26        This amount is in excess of the high table amount to reflect the fact that the mother must pay from her support the amount of $2,142.62 in housing expenses (mortgage, taxes, insurance) per month during this interim period while she has possession of the home. In making the household payments she will be benefitting the husband indirectly as she is maintaining a jointly held asset while reducing a joint debt.

Household Expenses

27        I order that commencing January 1, 2011 the mother shall be responsible for all the household costs for 38 Paperbark Avenue, except for maintenance costs of over $1,500 which are to be paid equally by the parties upon consent. For greater certainty, she is to pay the expenses set out in counsel’s list of expenses which I have marked and attached to this endorsement as Schedule A. The parties are to fully cooperate in arranging for payment of the mortgage, insurance and utilities which may be in one or the other’s name.

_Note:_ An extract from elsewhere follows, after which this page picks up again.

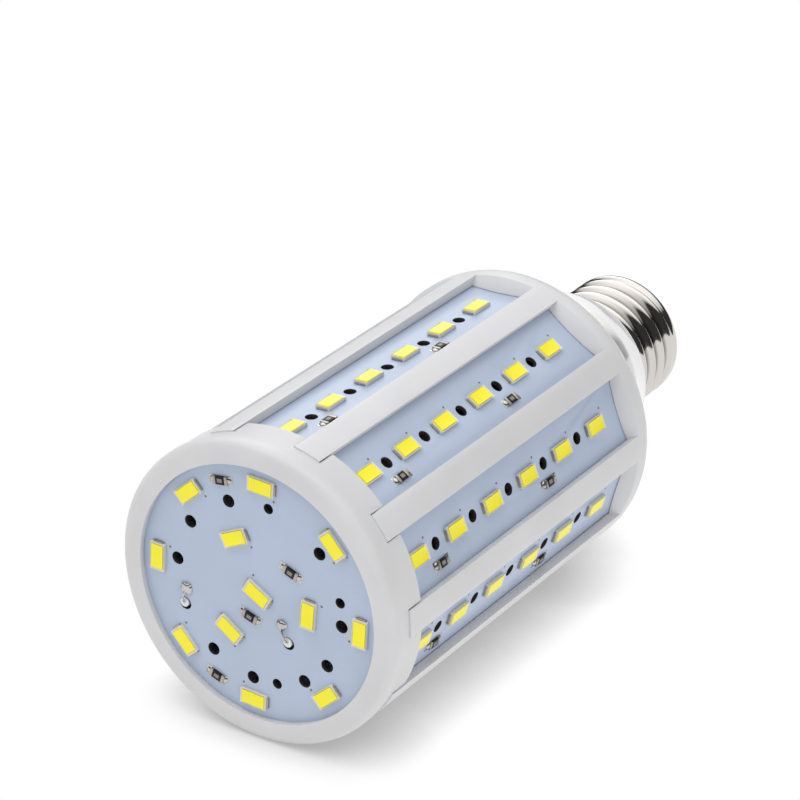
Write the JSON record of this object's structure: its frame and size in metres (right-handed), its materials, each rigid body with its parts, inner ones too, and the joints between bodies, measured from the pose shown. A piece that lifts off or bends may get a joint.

Next Attendance – Settlement Conference

28        The parties are to schedule a Settlement Conference once the Questioning is complete; they have exchanged their respective briefs and Offers to Settle. Each must attach a current Financial Statement (within 30 days) to their Settlement Conference Brief.

Interim Disbursements

29        I decline to make an order at this time. The father does not have sufficient funds from which to make a payment and the mother owns properties which can be sold to assist her in bearing the costs of this proceeding. Proportionality is an important principle in family law. The amount sought does not appear at this stage to be proportionate to the issues outstanding. Both parties must be more careful with their litigation budgets which to date, I expect, are well in excess of their means.


30        Each party to provide costs submissions by January 14, 2011 within 30 days, not to be more than 2 pages in length, exclusive of Offers to Settle and Bills of Costs.

Balance Dismissed

31        The balance of relief sought in the Motions dated October 1, 2010 and November 30, 2010 is dismissed.